因みに笥飯(けひ)とは風変わりな呼び名であるが、「笥(はこ・け)」は食物を盛る器の古語であり、笥飯を直訳すれば器に盛られた飯、「食(け)」の「霊(ひ)」すなわち食物神(御食津神)をあらわすのだそうだ。
そして時代が下り皇統が途絶えようとしたとき、越国を地盤とする男大迹(おおど)王(継体天皇)が応神天皇五世の孫として暴虐な武烈天皇の後を襲った。
記紀の説話は男大迹王の正統性を謳うため、出身国たる越国が応神系王朝にとって深い縁を有する地域である証として必要なものであったと考えるべきなのか、いずれにしても奇妙な神性具備の譚ではある。
そんな謎に後ろ髪をひかれながらも、次に常神半島の突端近くに鎮座する常神社(つねがみしゃ)へと向かった。
常神社は気比神宮の奥宮であったという言い伝えを残す式内社である。
氣比神宮社伝に「常宮は若狭の常神を移し祀りたるにて、古より氣比宮の摂社なりと云へり」と、常神が現在の奥宮である常宮神社(敦賀半島)へ遷った古記録と併せ考えると、この古色蒼然とした常神社こそが笥飯神宮発祥の社であったといってよい。
さて常神社の主祭神は神功皇后とあるが、相祀されている渡津松神、神留間神、三望大神の三柱が何者かはまったくの謎となっている。
そしてこの古社の旧地が半島の先端500mに浮かぶ御神(おんがみ)島であり、そのまた旧地が現在の地であるという行ったり来たりの魔訶不思議。
事程左様に笥飯大神という神様は本当に謎に満ち満ちているのである・・・
そして常神社が鎮座する常神半島をふくむ敦賀・若狭一帯が、先の易名説話や常神社に「従二位常大明神」という高い神階が授与されたこと、半島名の「常神」は言うに及ばず「御神島」、「神子(みこ)」といった「神」に由来する地名が残るなど往古、強い神威がおよぶ聖域と見做されていたのではないか、謎は解けぬままである。
また半島の遊子(ゆうし)浦および小川・神子・常神の4つの浦にはかつては産小屋を設けそこでお産をする習わしがあったという。
敦賀半島の手浦や色浜のサンゴヤや浜松市の旧山瀬家のコヤ、長崎県対馬鴨居瀬や御前浜に代表される海人族と同様の習俗が伝えられており、往古、海上交通の要衝として海民で栄えていたことがうかがわれるが、笥飯大神に海神の影が一切見えないのも奇妙なものと思っている。

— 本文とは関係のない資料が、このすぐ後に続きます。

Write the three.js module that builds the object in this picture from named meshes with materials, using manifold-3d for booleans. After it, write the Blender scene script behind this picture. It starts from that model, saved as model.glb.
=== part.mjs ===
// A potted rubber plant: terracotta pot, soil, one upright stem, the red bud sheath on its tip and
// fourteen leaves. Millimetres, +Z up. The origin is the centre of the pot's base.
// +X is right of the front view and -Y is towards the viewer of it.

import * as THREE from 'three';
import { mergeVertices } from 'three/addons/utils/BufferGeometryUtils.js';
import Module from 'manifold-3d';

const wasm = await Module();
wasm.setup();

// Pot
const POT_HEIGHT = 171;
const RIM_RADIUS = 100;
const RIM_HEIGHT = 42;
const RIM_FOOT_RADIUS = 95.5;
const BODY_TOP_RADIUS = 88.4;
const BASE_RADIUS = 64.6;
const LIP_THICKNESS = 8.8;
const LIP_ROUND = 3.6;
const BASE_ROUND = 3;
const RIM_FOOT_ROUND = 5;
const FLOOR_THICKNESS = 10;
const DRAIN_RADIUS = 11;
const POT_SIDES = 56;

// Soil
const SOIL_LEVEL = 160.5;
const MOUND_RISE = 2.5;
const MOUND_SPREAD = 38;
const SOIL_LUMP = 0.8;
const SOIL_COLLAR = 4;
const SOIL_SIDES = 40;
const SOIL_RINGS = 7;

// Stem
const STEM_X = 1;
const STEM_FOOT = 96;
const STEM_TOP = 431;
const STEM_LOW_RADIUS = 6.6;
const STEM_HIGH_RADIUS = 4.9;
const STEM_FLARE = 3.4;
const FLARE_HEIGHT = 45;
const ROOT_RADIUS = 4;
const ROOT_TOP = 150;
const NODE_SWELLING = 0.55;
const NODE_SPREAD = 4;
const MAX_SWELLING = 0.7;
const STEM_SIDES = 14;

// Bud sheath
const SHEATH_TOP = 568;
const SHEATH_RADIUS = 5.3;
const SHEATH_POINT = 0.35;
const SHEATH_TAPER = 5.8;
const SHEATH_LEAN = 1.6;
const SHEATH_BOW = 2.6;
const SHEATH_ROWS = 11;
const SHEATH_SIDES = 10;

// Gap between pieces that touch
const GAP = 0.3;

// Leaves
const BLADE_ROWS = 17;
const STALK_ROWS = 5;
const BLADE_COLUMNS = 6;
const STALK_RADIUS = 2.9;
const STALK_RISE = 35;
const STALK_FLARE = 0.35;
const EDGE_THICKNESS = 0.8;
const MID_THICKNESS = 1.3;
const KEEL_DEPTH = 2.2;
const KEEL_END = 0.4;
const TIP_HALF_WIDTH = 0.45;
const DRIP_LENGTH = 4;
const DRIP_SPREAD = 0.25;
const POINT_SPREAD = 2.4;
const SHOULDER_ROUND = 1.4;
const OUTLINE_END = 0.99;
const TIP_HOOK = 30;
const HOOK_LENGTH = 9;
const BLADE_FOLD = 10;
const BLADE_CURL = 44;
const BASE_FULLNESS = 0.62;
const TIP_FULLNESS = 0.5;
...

さて、神さびた常神半島を南下し福井県最後の逗留地である小浜へ向かう途中、半島の根元近くに三方五湖と呼ばれる名勝があったので立ち寄った。
その道草は大正解であった。
青空に浮かぶ白雲が汽水湖の面に映る風景はまさに絶景。
ミラーレイクを吹きわたる風が心地よかった。
いよいよ福井最後の宿となる四季彩の宿へと向かうが、その前に神宮寺という古刹を訪ねた。

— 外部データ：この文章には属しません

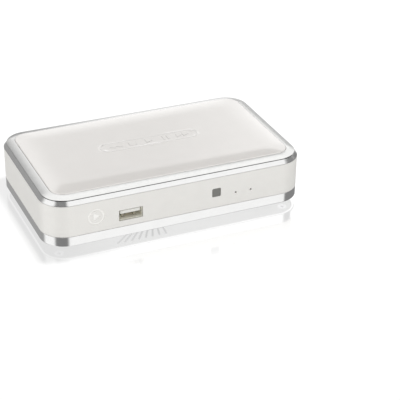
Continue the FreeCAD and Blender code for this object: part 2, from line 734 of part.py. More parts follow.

「お水送り」という千二百年もの間連綿とつづく神事を催行しているのがこの神宮寺である。
奈良東大寺の二月堂で3月12日に行われる「お水取り」はあまりにも有名であるが、その10日前にここ若狭の神宮寺で行なわれている「お水送り」という神事を知る人はあまり多くはなかろう。

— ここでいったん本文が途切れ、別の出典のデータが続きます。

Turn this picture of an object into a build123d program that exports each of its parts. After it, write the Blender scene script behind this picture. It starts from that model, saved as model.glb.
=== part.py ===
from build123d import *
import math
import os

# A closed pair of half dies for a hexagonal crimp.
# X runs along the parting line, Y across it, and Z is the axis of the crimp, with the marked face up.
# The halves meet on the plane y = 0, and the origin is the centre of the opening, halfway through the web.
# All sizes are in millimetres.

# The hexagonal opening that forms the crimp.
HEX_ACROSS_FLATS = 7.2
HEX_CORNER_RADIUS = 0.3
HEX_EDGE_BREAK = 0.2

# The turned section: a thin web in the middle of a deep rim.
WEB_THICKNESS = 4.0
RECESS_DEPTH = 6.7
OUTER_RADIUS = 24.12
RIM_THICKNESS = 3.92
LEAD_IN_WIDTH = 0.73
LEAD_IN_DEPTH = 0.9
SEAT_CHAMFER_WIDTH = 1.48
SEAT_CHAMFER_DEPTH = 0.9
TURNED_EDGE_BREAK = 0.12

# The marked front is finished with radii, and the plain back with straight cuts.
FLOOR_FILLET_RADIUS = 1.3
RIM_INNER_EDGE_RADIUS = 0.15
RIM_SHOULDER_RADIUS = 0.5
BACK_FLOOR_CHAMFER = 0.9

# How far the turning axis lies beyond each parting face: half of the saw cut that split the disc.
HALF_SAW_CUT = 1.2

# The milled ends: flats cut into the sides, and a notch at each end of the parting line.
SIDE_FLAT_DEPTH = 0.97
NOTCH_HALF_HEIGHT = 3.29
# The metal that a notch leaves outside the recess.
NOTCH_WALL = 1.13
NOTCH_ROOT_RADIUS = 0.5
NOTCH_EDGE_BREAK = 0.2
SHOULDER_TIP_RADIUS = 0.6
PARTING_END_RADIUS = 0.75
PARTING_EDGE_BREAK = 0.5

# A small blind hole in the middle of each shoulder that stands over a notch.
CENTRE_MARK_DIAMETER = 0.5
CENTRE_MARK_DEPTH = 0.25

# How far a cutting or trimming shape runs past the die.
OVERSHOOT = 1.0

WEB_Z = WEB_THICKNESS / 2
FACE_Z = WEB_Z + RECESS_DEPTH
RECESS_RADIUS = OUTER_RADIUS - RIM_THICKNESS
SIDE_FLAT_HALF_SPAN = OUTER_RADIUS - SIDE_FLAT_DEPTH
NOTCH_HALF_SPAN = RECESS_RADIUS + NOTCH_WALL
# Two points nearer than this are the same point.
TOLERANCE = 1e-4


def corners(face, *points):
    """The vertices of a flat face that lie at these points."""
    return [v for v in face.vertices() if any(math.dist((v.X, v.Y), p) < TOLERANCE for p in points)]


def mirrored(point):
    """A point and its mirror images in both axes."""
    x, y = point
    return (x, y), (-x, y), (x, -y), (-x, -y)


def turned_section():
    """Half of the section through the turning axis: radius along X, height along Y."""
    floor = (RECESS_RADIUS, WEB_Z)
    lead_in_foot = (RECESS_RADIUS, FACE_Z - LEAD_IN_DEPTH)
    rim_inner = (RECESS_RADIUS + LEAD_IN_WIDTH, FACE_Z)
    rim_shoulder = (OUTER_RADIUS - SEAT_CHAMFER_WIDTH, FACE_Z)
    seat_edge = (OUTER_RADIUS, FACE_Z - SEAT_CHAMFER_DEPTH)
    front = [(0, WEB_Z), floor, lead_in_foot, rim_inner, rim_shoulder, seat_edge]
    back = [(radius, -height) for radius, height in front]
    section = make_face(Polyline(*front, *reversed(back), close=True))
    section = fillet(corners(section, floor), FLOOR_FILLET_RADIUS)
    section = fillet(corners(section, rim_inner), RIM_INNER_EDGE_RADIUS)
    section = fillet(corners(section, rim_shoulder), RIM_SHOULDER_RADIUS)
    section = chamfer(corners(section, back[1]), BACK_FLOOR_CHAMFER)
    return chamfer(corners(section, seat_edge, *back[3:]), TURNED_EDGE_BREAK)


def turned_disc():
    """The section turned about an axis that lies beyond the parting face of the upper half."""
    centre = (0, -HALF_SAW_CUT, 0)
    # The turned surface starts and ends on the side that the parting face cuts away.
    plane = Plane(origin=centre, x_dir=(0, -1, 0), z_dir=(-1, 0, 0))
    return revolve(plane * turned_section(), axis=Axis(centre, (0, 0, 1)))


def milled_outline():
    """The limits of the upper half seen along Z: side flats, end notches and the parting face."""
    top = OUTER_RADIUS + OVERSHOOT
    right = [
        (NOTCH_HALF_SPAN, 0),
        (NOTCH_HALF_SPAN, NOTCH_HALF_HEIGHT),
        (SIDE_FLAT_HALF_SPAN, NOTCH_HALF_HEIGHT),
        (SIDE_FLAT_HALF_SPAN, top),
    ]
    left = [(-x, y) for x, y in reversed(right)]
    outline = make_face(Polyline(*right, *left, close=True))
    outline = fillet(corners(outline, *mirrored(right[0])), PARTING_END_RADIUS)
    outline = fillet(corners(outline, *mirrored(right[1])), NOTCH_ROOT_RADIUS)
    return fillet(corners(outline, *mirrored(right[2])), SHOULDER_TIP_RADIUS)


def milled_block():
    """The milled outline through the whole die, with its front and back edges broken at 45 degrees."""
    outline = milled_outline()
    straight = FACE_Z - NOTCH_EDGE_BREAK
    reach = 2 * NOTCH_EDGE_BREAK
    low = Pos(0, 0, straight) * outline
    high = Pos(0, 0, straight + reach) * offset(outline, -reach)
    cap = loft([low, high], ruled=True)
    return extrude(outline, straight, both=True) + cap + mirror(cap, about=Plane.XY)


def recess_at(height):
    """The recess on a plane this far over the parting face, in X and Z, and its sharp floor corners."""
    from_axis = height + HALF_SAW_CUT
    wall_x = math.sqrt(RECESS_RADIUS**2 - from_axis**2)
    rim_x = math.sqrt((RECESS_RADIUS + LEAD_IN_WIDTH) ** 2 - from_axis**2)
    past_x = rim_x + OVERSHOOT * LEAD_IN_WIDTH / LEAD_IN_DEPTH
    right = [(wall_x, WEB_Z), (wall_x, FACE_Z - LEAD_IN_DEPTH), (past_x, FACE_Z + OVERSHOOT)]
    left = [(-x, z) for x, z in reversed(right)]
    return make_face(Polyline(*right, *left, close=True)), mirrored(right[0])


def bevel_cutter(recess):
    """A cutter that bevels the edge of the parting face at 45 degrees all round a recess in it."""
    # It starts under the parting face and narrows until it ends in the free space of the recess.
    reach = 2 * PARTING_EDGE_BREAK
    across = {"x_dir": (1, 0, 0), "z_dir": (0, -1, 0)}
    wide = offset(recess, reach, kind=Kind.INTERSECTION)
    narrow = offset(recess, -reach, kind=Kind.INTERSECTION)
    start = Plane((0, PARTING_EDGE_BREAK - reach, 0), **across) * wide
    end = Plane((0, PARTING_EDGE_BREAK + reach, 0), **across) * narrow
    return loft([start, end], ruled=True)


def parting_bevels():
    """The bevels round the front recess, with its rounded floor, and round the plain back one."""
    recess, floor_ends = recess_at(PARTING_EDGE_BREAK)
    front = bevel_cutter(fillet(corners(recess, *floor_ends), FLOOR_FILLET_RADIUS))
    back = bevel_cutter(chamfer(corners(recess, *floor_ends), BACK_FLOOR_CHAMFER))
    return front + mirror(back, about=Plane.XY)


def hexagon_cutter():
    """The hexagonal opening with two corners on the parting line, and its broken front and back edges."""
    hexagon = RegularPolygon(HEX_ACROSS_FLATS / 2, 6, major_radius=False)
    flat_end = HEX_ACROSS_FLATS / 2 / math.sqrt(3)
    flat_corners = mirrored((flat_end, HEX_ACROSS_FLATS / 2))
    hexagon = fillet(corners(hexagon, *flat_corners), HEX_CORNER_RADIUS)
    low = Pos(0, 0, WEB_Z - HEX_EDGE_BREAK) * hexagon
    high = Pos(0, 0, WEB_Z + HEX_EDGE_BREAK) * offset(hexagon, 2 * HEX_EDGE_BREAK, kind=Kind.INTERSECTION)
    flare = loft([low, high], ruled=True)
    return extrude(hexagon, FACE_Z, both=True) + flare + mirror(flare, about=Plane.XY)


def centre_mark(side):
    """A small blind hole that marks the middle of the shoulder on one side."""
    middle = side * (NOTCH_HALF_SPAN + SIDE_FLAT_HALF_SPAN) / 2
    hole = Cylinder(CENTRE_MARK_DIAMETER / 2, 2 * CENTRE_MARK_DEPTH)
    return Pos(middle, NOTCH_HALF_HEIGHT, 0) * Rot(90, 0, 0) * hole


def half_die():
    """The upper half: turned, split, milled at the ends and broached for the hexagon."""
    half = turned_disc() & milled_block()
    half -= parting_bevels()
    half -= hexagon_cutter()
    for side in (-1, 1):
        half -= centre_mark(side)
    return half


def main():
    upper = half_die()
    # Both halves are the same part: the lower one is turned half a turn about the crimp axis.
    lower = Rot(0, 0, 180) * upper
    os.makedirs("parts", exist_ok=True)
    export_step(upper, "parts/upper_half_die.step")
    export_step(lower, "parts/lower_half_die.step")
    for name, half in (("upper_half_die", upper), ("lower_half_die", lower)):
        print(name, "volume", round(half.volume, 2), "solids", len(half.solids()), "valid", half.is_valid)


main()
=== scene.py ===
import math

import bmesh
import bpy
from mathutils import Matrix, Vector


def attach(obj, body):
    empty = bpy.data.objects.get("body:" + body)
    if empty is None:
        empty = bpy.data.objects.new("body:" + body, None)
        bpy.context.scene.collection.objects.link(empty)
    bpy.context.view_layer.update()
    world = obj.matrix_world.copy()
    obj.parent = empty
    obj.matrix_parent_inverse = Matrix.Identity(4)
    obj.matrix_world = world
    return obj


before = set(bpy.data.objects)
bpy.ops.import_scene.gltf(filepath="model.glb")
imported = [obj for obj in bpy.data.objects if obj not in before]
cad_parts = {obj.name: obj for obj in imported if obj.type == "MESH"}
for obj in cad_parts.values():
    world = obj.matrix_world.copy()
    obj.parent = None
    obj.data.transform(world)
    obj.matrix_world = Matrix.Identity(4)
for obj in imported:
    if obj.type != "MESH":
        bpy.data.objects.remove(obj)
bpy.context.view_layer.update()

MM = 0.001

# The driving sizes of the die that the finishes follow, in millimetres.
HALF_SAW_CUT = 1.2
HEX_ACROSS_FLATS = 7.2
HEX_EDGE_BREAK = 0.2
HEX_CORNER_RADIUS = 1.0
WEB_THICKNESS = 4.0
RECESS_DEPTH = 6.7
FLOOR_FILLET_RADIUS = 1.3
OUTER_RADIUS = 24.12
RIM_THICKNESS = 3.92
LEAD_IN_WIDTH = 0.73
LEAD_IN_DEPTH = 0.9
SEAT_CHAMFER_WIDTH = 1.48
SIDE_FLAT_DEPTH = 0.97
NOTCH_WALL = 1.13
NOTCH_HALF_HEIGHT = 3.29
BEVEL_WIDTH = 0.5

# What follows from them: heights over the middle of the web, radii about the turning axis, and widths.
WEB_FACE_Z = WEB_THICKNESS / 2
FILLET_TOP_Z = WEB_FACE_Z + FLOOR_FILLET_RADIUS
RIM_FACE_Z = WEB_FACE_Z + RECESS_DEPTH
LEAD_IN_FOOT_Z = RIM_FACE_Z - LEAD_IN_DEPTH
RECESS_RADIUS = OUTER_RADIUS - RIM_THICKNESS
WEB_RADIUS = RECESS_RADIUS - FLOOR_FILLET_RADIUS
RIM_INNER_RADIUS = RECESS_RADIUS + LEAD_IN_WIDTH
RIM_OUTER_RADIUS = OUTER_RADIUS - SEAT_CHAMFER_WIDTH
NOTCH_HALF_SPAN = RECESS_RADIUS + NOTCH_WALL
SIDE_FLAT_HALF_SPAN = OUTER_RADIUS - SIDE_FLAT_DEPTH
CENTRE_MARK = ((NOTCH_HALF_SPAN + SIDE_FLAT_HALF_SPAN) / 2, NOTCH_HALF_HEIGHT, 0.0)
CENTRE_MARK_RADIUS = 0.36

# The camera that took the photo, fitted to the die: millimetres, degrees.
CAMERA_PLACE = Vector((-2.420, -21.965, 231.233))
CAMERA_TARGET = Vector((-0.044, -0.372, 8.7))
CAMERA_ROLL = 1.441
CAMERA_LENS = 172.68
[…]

お水送り神事の一連の流れであるが、ひと月前に境内の閼伽井で汲んだお水を、住職が本堂にこもり、日に6回の読経で浄め、3月2日の一斉勤行で聖なる水と化した香水(こうずい)を夜半、松明行列の先導により遠敷(おにゅう)川上流の鵜の瀬に流す、その最後の神事を指して「お水送り」と称されている。
その神事の由来が面白い。
東大寺のお水取りの創始者・実忠和尚が二月堂建立の際の「十一面悔過(けか)」の法要で全国の神々を勧請するも、若狭の遠敷明神だけが遅参した。遅れた理由が遠敷川で釣りに夢中となったためというのである。
爾来、十一面悔過の法要の際、その井戸から香水を汲みだしご本尊にお供えするのが仕来りとなった。
若狭の鵜の瀬から地下水系を通じ10日間かけて香水が二月堂の井戸に届くことから「若狭井」と名付けられたという。
まことに興味深い譚で、古代、大陸文化の流入地であった若狭と内陸深く位置する平城京との密接な関係を今に伝える奇祭である。
そしていつか機会があったら、お水送りの神事、松明行列に参加してみたいものと思いながら、小浜湾を眼前に見る瀟洒なホテル、四季彩の宿・花椿へと向かった。
女性の一人旅にうってつけのプチホテルである。お部屋からは可愛らしい小浜湾が見渡せる。
また早朝には白砂の浜辺を一人散策するのも趣きのある、素敵な宿であった。